What if the array is so large that multiplication may overflow fixed-width integers?

In Python, integer overflow is not a concern because integers grow arbitrarily large. In languages with fixed-width integer types, though, the interviewer may want to know whether the computed products are guaranteed to fit within the allowed range.

The algorithmic structure does not change: prefix and suffix products are still the right idea. The real issue is numeric representation. If overflow is possible, the implementation may need a wider type such as long long, or the problem must define modular arithmetic, saturation behavior, or explicit bounds that make overflow impossible. This is a good example of separating algorithmic correctness from representation correctness. The prefix/suffix method remains optimal for the problem shape, while the exact integer type is an engineering detail that depends on the language and constraints.

Could this be adapted to operators other than multiplication?

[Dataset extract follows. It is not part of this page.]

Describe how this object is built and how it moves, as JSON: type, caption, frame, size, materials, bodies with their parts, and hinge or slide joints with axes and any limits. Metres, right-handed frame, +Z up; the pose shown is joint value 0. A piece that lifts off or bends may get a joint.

Sometimes an interviewer generalizes the problem to ask whether the same idea works for another associative operation. The important property here is that the answer at index i can be decomposed into “combine everything to the left” and “combine everything to the right,” then merge those two summaries.

That works well for many associative operations such as addition, minimum, or maximum, although the interpretation changes. For example, “sum except self” can be handled with the same prefix/suffix decomposition, though there is an even simpler total-sum approach. The tradeoff is that not every operation has a useful identity value, clean inverse, or meaningful notion of combining left and right summaries. In interview terms, the prefix/suffix pattern is broader than this one problem, but it applies best when the operation composes cleanly over disjoint segments.